Em 13 de maio de 1914, O Fluminense enfrentou pela primeira vez o América, com os antigos jogadores alvirrubros em campo. Assim que adentrou ao gramado do Estádio das Laranjeiras, a torcida do clube da Zona Norte começou a chamar o Fluminense de “Pó de Arroz”, uma alusão ao pó que o jogador utilizava no rosto. Mais do que isso, era uma maneira de provocar a aristocrática torcida Tricolor. O Fluminense venceu a partida por 1 a 0, gol de Welfare, mas o apelido caiu nas graças das torcidas adversárias, e sempre que o Fluminense enfrentava o América, o Flamengo e o Botafogo, a torcida era chamada de Pó de Arroz.

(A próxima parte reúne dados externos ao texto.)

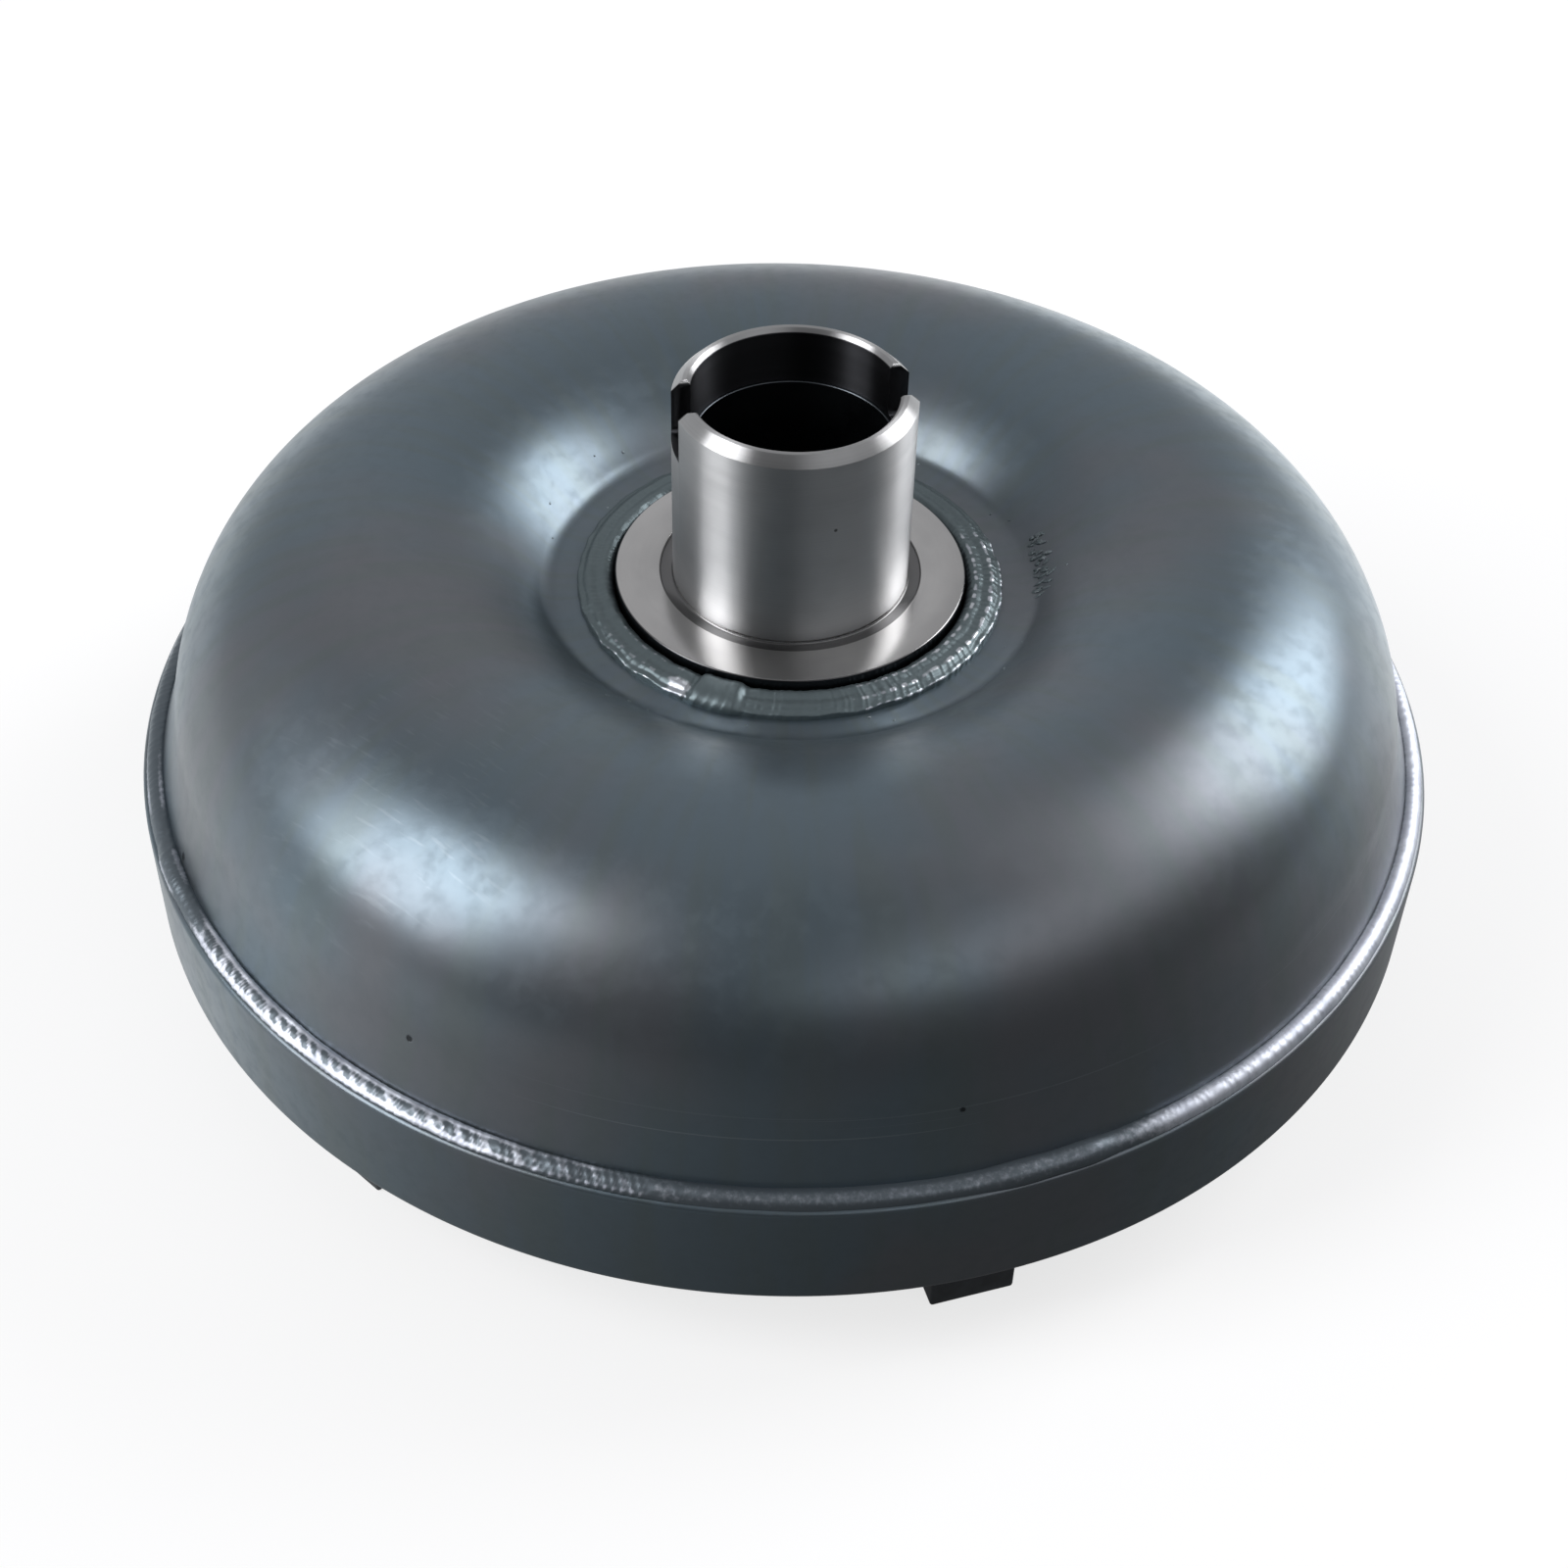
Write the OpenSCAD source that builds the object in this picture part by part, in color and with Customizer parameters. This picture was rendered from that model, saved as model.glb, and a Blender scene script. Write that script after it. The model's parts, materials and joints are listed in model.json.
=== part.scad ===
// Welded three-element torque converter: a dished impeller shell with its pump drive hub, a cup-shaped
// front cover with drive lugs, and the turbine, stator and one-way clutch that run inside them.
// +Z is the axis of rotation and points to the transmission. Z = 0 is the plane of the drive lug faces.

/* [Front cover] */
// Outside diameter of the cover belt
cover_d = 310; // [308:0.5:314]
// Height of the cover belt, from its flat face to the weld seam
belt_h = 29.4; // [28:0.1:31]
// Thickness of the cover plate
cover_wall = 6.3; // [5.5:0.1:7]
// Rounding of the belt's lower edge
belt_edge_r = 2.3; // [1.5:0.1:3.5]
// Rounding of the belt's upper edge, beside the seam bead
belt_top_r = 1.3; // [0.5:0.1:1.5]
// Depth of the cover's centre bulge below its flat face
bulge_h = 8; // [6:0.5:9]
// Outer radius of the bulge's flat face
bulge_r = 56; // [52:1:60]

/* [Drive lugs] */
// Number of drive lugs
lug_count = 6; // [3:1:8]
// Height of a lug, from its mounting face to the cover's flat face
lug_h = 22.2; // [21:0.1:25]
// Width of a lug across the radius
lug_w = 19.4; // [17:0.1:24]
// Length of a lug along the radius
lug_l = 22; // [18:1:26]
// Distance from the axis to a lug's outer face
lug_reach = 144; // [138:0.5:147]
// Angle of the first lug from the drive slots' axis
lug_turn = 37; // [0:1:59]
// Pitch circle diameter of the lug bolts
lug_pcd = 266; // [258:1:270]
// Tapping diameter of the lug bolt holes
lug_hole_d = 8.5; // [6:0.1:10]
// Depth of the lug bolt holes
lug_hole_l = 16; // [12:1:18]

/* [Impeller shell] */
// Radius at which the ring-shaped shell is highest
torus_r = 96.1; // [95:0.1:98]
// Half width of the shell's ring section, outside
torus_half_w = 49.8; // [49.4:0.1:50]
// Height of the shell's ring section above its widest level, outside
torus_h = 46.6; // [46.2:0.1:48]
// Arc radius of the shell's flanks
flank_arc = 45; // [44:0.5:45.5]
// Height of the shell's widest level above the weld seam
torus_lift = 9.5; // [9:0.1:11]
// Shell thickness
shell_wall = 5; // [4:0.1:5.5]
// Length of the shell's skirt inside the cover
skirt_l = 12; // [8:1:14]
// Height of the conical flare above the weld seam
flare_h = 15.3; // [14:0.1:16]
// Outer radius of the flat land around the hub
land_r = 57; // [55:0.5:59]
// Height of the land above the weld seam
land_lift = 38.5; // [38:0.1:40]

/* [Pump hub] */
// Outside diameter of the hub's seal journal
journal_d = 55; // [54:0.1:56]
// Inside diameter of the hub
hub_bore_d = 46.4; // [45:0.1:47]
// Height of the hub's rim above its flange face
journal_h = 50; // [40:1:60]
// Diameter of the hub's machined flange
flange_d = 82; // [80:0.5:84]
// Height of the flange face above the land
flange_lift = 3.8; // [3:0.1:5]
// Diameter of the hub's shoulder in the shell
shoulder_d = 87; // [86:0.5:88]
// Width of the drive slots
slot_w = 11.2; // [8:0.1:14]
// Depth of the drive slots
slot_l = 13; // [8:0.5:16]
// Inside diameter of the hub's bush
bush_d = 44.8; // [44:0.1:45]
// Length of the hub's bush
bush_l = 26; // [15:1:30]

/* [Weld beads] */
// Radius of the seam bead's rounded back
seam_bead_r = 2.9; // [2.8:0.1:3.2]
// Width of the hub bead
hub_bead_w = 7.6; // [6.5:0.1:8]
// Height of the hub bead
hub_bead_h = 3; // [2.5:0.1:3.3]
// Width of the groove left between the hub's flange and the hub bead
hub_groove_w = 1.2; // [1:0.1:1.6]
// Leg of the lug and pilot fillets
fillet_leg = 4; // [2:0.5:4]

/* [Blade wheels] */
// Number of impeller blades
impeller_blade_count = 25; // [15:1:31]
// Number of turbine blades
turbine_blade_count = 23; // [15:1:31]
// Thickness of a blade at its outer end
blade_t = 1.6; // [1:0.1:2.5]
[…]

Muitas versões dão conta que a diretoria do Fluminense obrigava Carlos Alberto a passar o pó de arroz antes das partidas porque sua pele chamava atenção quando utilizava o uniforme branco e que o jogador não teve grandes oportunidades na equipe devido a sua etnia. A versão não é real, Carlos Alberto já utilizava o pó de arroz antes de chegar ao Clube. De 1911 a 1932, o Fluminense atuou exclusivamente com a camisa Tricolor, não tendo assim a camisa branca para “destoar” da cor de pele de Carlos Alberto, que nem tinha a pele escura, ele era um mulato de pele clara. Além disso, o jogador, enquanto esteve nas Laranjeiras, não foi reserva uma única vez sequer, foi titular em 27 partidas marcando 12 gols com a camisa Tricolor.
O goleiro Marcos Carneiro de Mendonça lembrou o episódio, deixando claro que não houve com Carlos Alberto qualquer ato de racismo por parte do Fluminense.
– A história do pó de arroz é muito simples, havia um rapaz, Carlos Alberto, que veio conosco do América para o Fluminense, ele fazia a barba e ao invés de fazer a barba e deixar a cor natural, ou colocar talco, usava uma coisa branca, que então fazia um contraste muito grande entre uma parte e outra do rosto e os torcedores passaram a chamar o time do Fluminense de “Pó de Arroz”. – Explicou.
Ofensas entre torcedores sempre fez parte do cotidiano do Futebol, o apelido ficou adormecido por alguns anos, sendo novamente gritado pelos rivais por volta de 1925, quando a torcida do Flamengo passou a usar o termo para designar Tricolores que os chamavam de “Pó de Mico” ou “Pó de Carvão”.
Os torcedores do Vasco da Gama, também utilizavam do termo para designar a torcida Tricolor, que respondia chamando os Vascaínos de “Pó da Pérsia”, um remédio para vermes, muito popular na época. É importante ressaltar que Carlos Alberto chegou ao Fluminense um ano antes da fundação da equipe de futebol do Vasco da Gama, que hoje se diz orgulhosa de ter sido a primeira equipe Brasileira a contar com negros em seu plantel, mais uma inverdade que se torna um mito do futebol. A primeira equipe Brasileira a ter um negro em seu elenco foi o Bangu em 1905, quando contrariando as demais equipes do futebol nacional, escalou o jogador Francisco Carregal.
O apelido em tom pejorativo dado pelos rivais foi incorporado pela torcida, que não só adotou o apelido, como passou a levar Pó de Arroz para os estádios, que até hoje é arremessado no instante em que o time adentra o gramado. Na década de 80, o Fluminense tinha um torcedor símbolo, chamado de Careca por alguns e de Pó de Arroz por outros. Guilhermino dos Santos que estava sempre nos estádios, todo vestido de branco e tacando o tradicional talco nos demais torcedores.